Just like the indexes we built for Listing 5, the indexes built for Listing 6 don't seem to help at all. But changing the column order in the CREATE INDEX statement, as the code in Listing 7 shows, produces a winning solution: a covering index on each table, in which the search argument column is the leftmost column in the index. This combination of indexes gives outstanding performance, with a CPU time of substantially less than the original 16ms. In fact, my machine reported the CPU time as 0ms, which means less than one millisecond. I had no way to predict this result, but knowing what possible combinations of indexes were worth trying led me to an ideal solution.

Even though no simple algorithm can always come up with the best indexes for any given query or table, you can make some smart guesses and test whether those choices give good performance. For example, you can start with an index on your primary keys (which should already exist if you define your primary keys as a constraint on the table). Your decision is whether to make the index on the primary key column (or columns) clustered or nonclustered. That's a topic I won't discuss in detail now, but try experimenting to find the difference in performance. Sometimes a clustered index performs better, and sometimes a nonclustered index does.

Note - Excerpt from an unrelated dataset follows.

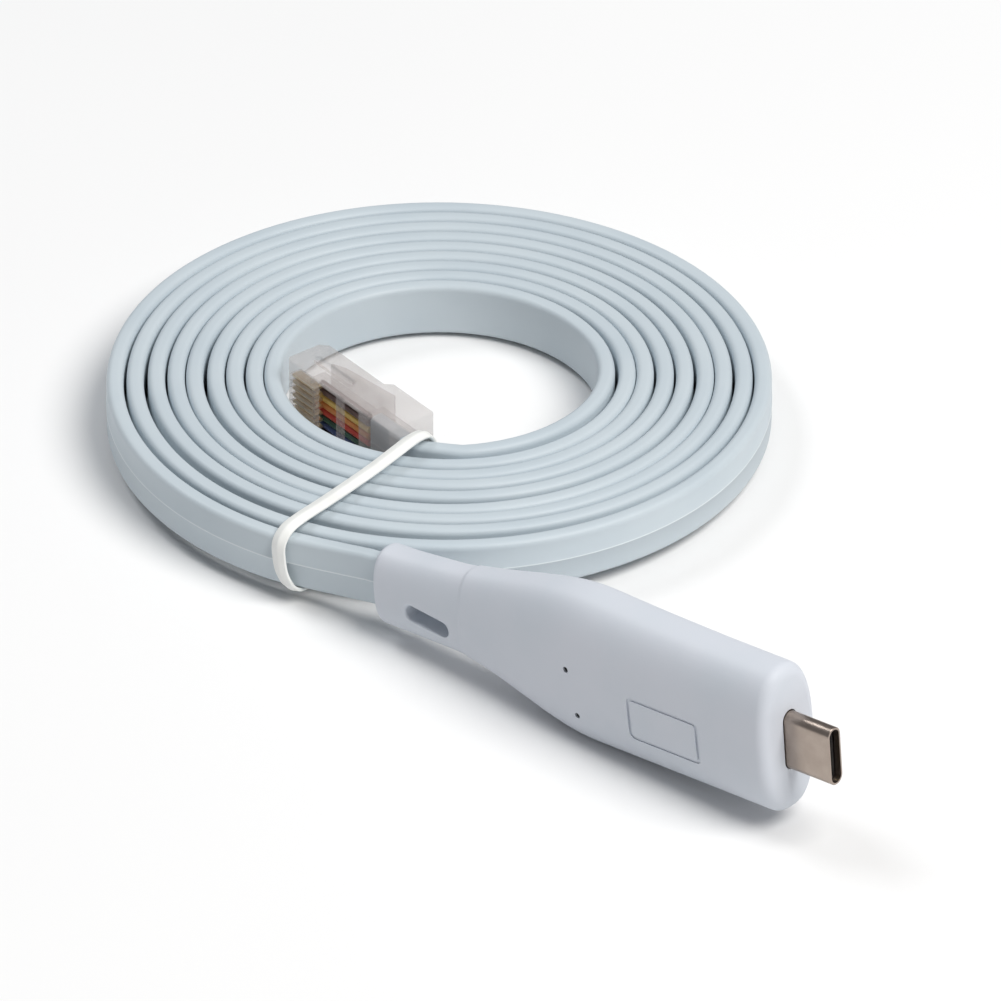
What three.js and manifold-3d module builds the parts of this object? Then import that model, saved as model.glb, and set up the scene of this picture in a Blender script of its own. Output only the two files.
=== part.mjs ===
// Console cable: a flat eight-core cord coiled on its edge, with a clear modular plug inside the coil
// and a moulded housing with a small reversible plug on the outer end. Millimetres, +Z up.
// The housing lies along +X on its narrow edge; its box centre on the surface is the origin.
import * as THREE from 'three';
import { mergeVertices } from 'three/addons/utils/BufferGeometryUtils.js';
import Module from 'manifold-3d';

const wasm = await Module();
wasm.setup();

// Clearances
const looseGap = 0.3;
const slotGap = 0.14;
// A round end is drawn just short of half its width
const roundShare = 0.499;

// Moulded housing: neck at x = 0, flat end face at x = housingLength
const housingLength = 67.5;
const housingPitch = 4.6;
const neckHeight = 11.3;
const neckWidth = 6.8;
const neckLength = 15;
const ridgeStep = 0.18;
const ridgeBlend = 0.15;
const bodyHeight = 20.8;
const bodyWidth = 10.6;
const flareLength = 22;
const flareLead = 3;
const sectionPower = 2.7;
const sectionPoints = 36;
const endFillet = 1.6;
const neckFillet = 0.9;

// Bending slot through the neck
const slotStart = 5.6;
const slotLength = 7.2;
const slotHeight = 2.2;

// Indicator pinholes on the side of the body
const pinholeRadius = 0.42;
const pinholeDepth = 0.8;
const pinholePlaces = [[34.6, 1.3], [35.8, -5.2]];

// Sunk outline of the label field
const labelLength = 11.8;
const labelHeight = 6.3;
const labelCentre = [50.6, -2.2];
const labelCorner = 0.9;
const labelLine = 0.35;
const labelDepth = 0.2;

// Reversible plug at the end face
const shellHeight = 8.25;
const shellWidth = 2.4;
const shellReach = 7.3;
const shellWall = 0.3;
const shellSeat = 1.8;
const insulatorSetback = 1.0;
const tongueSlotHeight = 6.5;
const tongueSlotWidth = 0.74;
const tongueSlotDepth = 4.6;

// Flat cord
const cordWidth = 7.4;
const cordThickness = 2.25;
const cordCorner = 0.75;

// Coil, standing on its edge and a little lifted where the tie holds it
const coilCentre = [-64.25, 40.8];
const coilTurns = 9;
const coilBore = 20.2;
const coilPitch = 2.606;
const coilGrooveDepth = 0.7;
const coilLift = 2.1;
const coilLiftAngle = 292;

// Cord from the coil to the housing's neck: the middle of its width
const outerTail = [
  [-47.7, -0.95, 5.9],
  [-45.2, -0.5, 6.25],
  [-42.6, -0.2, 6.65],
  [-40.2, -0.03, 7.1],
  [-38.1, 0, 7.4],
];

// Modular plug, lying on its side inside the coil: x from its cord end to its nose
const plugLength = 21.9;
const plugWidth = 11.68;
const plugThickness = 6.3;
const plugPlace = [-55.4, 24.8];
const plugHeading = 168.7;
const hoodLength = 8.4;
const hoodRise = 0.95;
const hoodSlope = 0.9;
const plugChamfer = 0.5;
const startReach = 4.2;
const cordSocketDepth = 7.0;
const wireSpaceEnd = 17.4;
const wireSpaceHeight = 1.3;
const pocketDepth = 1.6;
const pocketHalfWidth = 4.5;
const pocketSpans = [[7.6, 10.5], [12.1, 15.7]];
const sideGrooveSpan = [11.6, 19.8];
const sideGrooveWidth = 1.1;
const sideGrooveDepth = 0.5;

// Latch lever, moulded with the plug
const latchWidth = 6.2;
const latchThickness = 1.0;
const latchRoot = 20.6;
const latchTip = 9.4;
const latchTipRise = 2.0;
const latchSink = 0.4;
const latchNose = 0.2;
const latchGap = 0.3;

// Contacts and conductors
const wayCount = 8;
const wayPitch = 1.02;
const contactThickness = 0.34;
const contactStart = 16.3;
const contactEnd = 21.0;
const contactSink = 0.35;
const wireRadius = 0.34;
const wireDepth = 1.0;
const wireStart = 7.4;
const wireEnd = 17.1;
const wireColors = [0x4a4038, 0x5b4a3e, 0xe0b23c, 0xd98a34, 0xc8402c, 0x2f6b4a, 0x3a4f8c, 0x35302e];

// Tie round the bundle
const tieWidth = 2.1;
const tieThickness = 0.5;
const tieInner = [-52.75, 25.85];
const tieOuter = [-52.2, -3.5];
const tieRoom = 8.9;
const tieRound = 1.6;

const plastic = (color, roughness) => new THREE.MeshStandardMaterial({ color, roughness, metalness: 0 });
const metal = (color, roughness) => new THREE.MeshStandardMaterial({ color, roughness, metalness: 1 });

const coverBlue = () => plastic(0xccd3dd, 0.5);
const cordBlue = () => plastic(0xc6d2d8, 0.42);
const clearPlastic = () => new THREE.MeshStandardMaterial({
  color: 0xd9d6d2, roughness: 0.08, metalness: 0, transparent: true, opacity: 0.45,
});

function radians(degrees) {
  return degrees * Math.PI / 180;
}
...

Before you make the final decision about whether the primary key should have a clustered or nonclustered index, test all the possible types of queries that will access the table. You'll probably also want to consider building indexes on your foreign key columns and the columns used for search arguments and for grouping and sorting. When testing possible indexes, make sure to include all your data-modification operations. In my next column, I'll look at how indexes can be both a help and a hindrance for achieving good data-modification performance.